Festa dei santi Innocenti martiri, i bambini che a Betlemme di Giuda furono uccisi dall’empio re Erode, perché insieme ad essi morisse il bambino Gesù che i Magi avevano adorato, onorati come martiri fin dai primi secoli e primizia di tutti coloro che avrebbero versato il loro sangue per Dio e per l’Agnello.
Che cosa temi, o Erode, ora che hai sentito che è nato il Re? Cristo non è venuto per detronizzarti, ma per vincere il demonio. Tu, questo non lo comprendi, perciò ti turbi e infierisci; anzi, per togliere di mezzo quel solo che cerchi, diventi crudele facendo morire tanti bambini.
Le madri che piangono non ti fanno tornare sui tuoi passi, non ti commuove il lamento dei padri per l’uccisione dei loro figli, non ti arresta il gemito straziante dei bambini. La paura che ti serra il cuore ti spinge ad uccidere i bambini e, mentre cerchi di uccidere la Vita stessa, pensi di poter vivere a lungo, se riuscirai a condurre a termine ciò che brami. Ma egli, fonte della grazia, piccolo e grande nello stesso tempo, pur giacendo nel presepio, fa tremare il tuo trono; si serve di te che non conosci i suoi disegni e libera le anime dalla schiavitù del demonio. Ha accolto i figli dei nemici e li ha fatti suoi figli adottivi.

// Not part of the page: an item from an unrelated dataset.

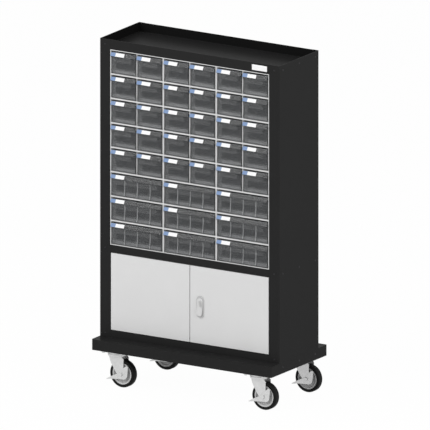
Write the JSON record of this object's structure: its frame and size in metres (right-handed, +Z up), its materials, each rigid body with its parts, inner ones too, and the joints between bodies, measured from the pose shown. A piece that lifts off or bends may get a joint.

Dai «Discorsi» di san Quodvultdeus, vescovo
Mt 2, 13-18 Dal Vangelo secondo Matteo
I Magi erano appena partiti, quando un angelo del Signore apparve in sogno a Giuseppe e gli disse: «Àlzati, prendi con te il bambino e sua madre, fuggi in Egitto e resta là finché non ti avvertirò: Erode infatti vuole cercare il bambino per ucciderlo». Egli si alzò, nella notte, prese il bambino e sua madre e si rifugiò in Egitto, dove rimase fino alla morte di Erode, perché si compisse ciò che era stato detto dal Signore per mezzo del profeta: «Dall'Egitto ho chiamato mio figlio». Quando Erode si accorse che i Magi si erano presi gioco di lui, si infuriò e mandò a uccidere tutti i bambini che stavano a Betlemme e in tutto il suo territorio e che avevano da due anni in giù, secondo il tempo che aveva appreso con esattezza dai Magi. Allora si compì ciò che era stato detto per mezzo del profeta Geremìa: «Un grido è stato udito in Rama, un pianto e un lamento grande: Rachele piange i suoi figli e non vuole essere consolata, perché non sono più».
Parola del Signore.

Siamo invitati a meditare il mistero del dolore innocente mettendoci in comunione con san Giuseppe che nel Vangelo di oggi è il protagonista principale. Il dramma che ha avvolto la santa Famiglia e minacciato la vita stessa di Gesù per l'egoismo e la crudeltà di Erode, lo trova attento alla voce di Dio, coraggioso nelle decisioni da prendere. Non sappiamo quanto la Madre Maria abbia conosciuto circa i fatti che allora si svolsero, ma a lei non sarà risparmiata la partecipazione alla passione del Figlio ai piedi della croce. Giuseppe, che in quanto padre non sarà allora presente, anticipa la sua partecipazione alla passione di Gesù soffrendo e trepidando per la sua piccola vita.
Alla luce di quest'evento la vera gioia del Natale può maturare anche nei nostri cuori: essa non solo ci conforta nelle prove, si nutre soprattutto del dono di noi stessi, anche nella sofferenza, nelle difficoltà. Dio infatti nasconde anche lì la sua presenza divina, come l'ha nascosta nella croce del suo Figlio e nelle tribolazioni della sua infanzia. Dopo la venuta di Cristo nella storia ogni istante si apre all'offerta che Dio ci fa di se stesso, attraverso tutto quello che ci accade. Dopo l'incarnazione del Figlio Dio è veramente con noi, in modo nuovo.
La nostra preghiera si fa intercessione per tutti i bambini che soffrono e sono milioni, per la fame, per la guerra, per lo sfruttamento. Non siano privati della gioia per la presenza di Gesù Bambino e la cura di uomini e donne di buona volontà.